By: Alexandra Huggins
Edited By: Edu Kenedi
In recent history, global club football (or soccer for Americans) has been dominated by European leagues. The best young talent in the world from Africa, Asia, and the Americas flock to European clubs to seek a level of global recognition, salary, and quality of football that has historically not been available in other countries’ leagues. Players like Lionel Messi and Diego Maradona of Argentina, Neymar Jr. and Vinicus Jr. of Brazil, Son Heung-min of South Korea, and Mohamed Salah of Egypt, among countless other players, have come to Spain’s La Liga, England’s Premier League, Germany’s Bundesliga, Italy’s Serie A, or France’s Ligue 1 and garnered enormous success and acclaim, strengthening the narrative of Europe as the center of global club football. Clubs like Real Madrid, Barcelona, Bayern Munich, and Manchester City have built billion dollar empires and cultivated global fan bases, elevating players into legends and their own clubs into recognizable brands worldwide. However, a Middle Eastern football league, the Saudi Pro League, is attempting to challenge Europe’s dominance, spending billions of dollars to draw global talent to Saudi Arabia and shift international sports focus to the Arabian Peninsula.

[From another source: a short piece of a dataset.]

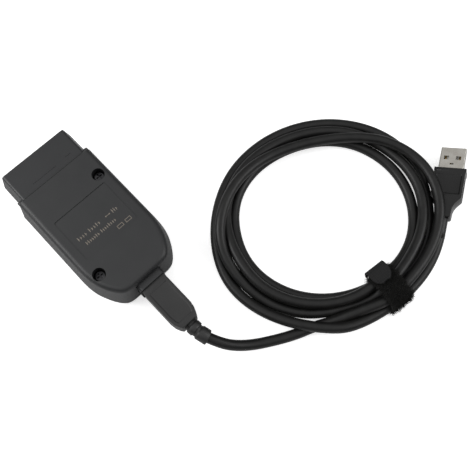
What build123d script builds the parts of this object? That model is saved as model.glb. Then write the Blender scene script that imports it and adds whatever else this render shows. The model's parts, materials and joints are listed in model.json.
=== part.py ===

Other global leagues, such as the Chinese Super League, have attempted this feat before but were foiled by a lack of interest by major players and thus a lack of global attention. The Saudi League may have faced the same fate were it not for the arguably biggest name in modern football dedicating the final stages of his career to the league, inspiring a flood of other talent to follow suit. Cristiano Ronaldo, the player many consider to be the best to ever play the sport, as well as the record holder for most goals scored at both the club and international levels and the most followed individual on Instagram, joined the Saudi side Al Nassr in December of 2022, lending considerable legitimacy to the league through his influence alone in a feat that few other players could achieve.
In the summer transfer window just a few months later, Saudi Arabian teams were inundated with some of Europe’s top talent, with major players leaving Europe’s best clubs for the promise of massive salaries and the chance to spearhead the growth of a league aiming to be the future of the sport. Dozens of players made the move to Saudi Arabia, but huge names such as Neymar Jr., formerly of Barcelona and Paris Saint-Germain, Karim Benzema of Real Madrid and the 2022 winner of the Ballon D’Or, and N’Golo Kante of Chelsea incited global interest and drew scrutiny onto the league and its teams.
Although top players choosing to spend the twilight years of their career in leagues outside Europe is not unusual, the sheer scope of the southeastern migration, as well as the relative youth of many of the transfers, is certainly new. The ambition of the league and its teams appears to be unsated, as reports have emerged of Saudi teams making massive offers to current standouts of European teams, with players such as Kylian Mbappe of Paris Saint Germain, Kevin De Bryune of Manchester City, and Mohamed Salah of Liverpool being offered hundreds of millions of dollars to make the move to Saudi Arabia.
In its recent transfers, the Saudi Pro League spent just over $1 billion in total, coming just second to the Premier League’s $1.39 billion spent. However, teams are continuing to make offers to players that would skyrocket this number even higher. If either proposed transfer had gone through, Kylian Mbappe’s deal at $1.1 billion or Lionel Messi’s deal at $1.6 billion would have easily broken records, although the former elected to stay at PSG and and the 8 time Ballon D’Or winner moved to Inter Miami in the American league. As a result of his deal, Cristiano Ronaldo currently holds the title of the highest paid athlete in the world, with a salary of around $220 million a year.
In light of the massive bill Saudi Arabia has racked up, they undoubtedly hope to see a return on their investment in both global focus on the league as well as brand investment from international actors. In terms of global attention, the effect has been immediate. On social media, the followings of the various teams have risen exponentially, with Al Nassr’s Instagram rising from less than a million followers to over 10 million immediately after Ronaldo’s signing and sitting at 21 million followers today, outgrowing the social media following of most of Europe’s clubs. The Saudi Pro League has also lined up a slew of deals to broadcast their games internationally to allow global fanbases to watch their favorite players. Subsequently, official league reports state that the league’s revenue alone has increased by 650% in the first month of the 2023-2024 season. According to League leadership, their long term strategy is to “grow off the pitch and to commercialize as well, so the strategy takes in every element that (they) need to focus on to get the Saudi Pro League to where it aspires to be among the top 10 leagues in the world.”
In the wake of Ronaldo’s highly publicized commitment to the league and the resulting influx of summer transfers, only time will tell if the league continues its exponential growth. Although the quality and influence of the incoming players is immense, the clubs themselves lack the brand and legacy of their European counterparts, who boast storied histories of unparalleled excellence and international success. Ahead of the January transfer window, the football world will be watching to see if Saudi League teams can maintain their momentum and attract more top players to their cause, beginning the long process of building their brands and fan loyalties outside the influence and fan bases of individual players.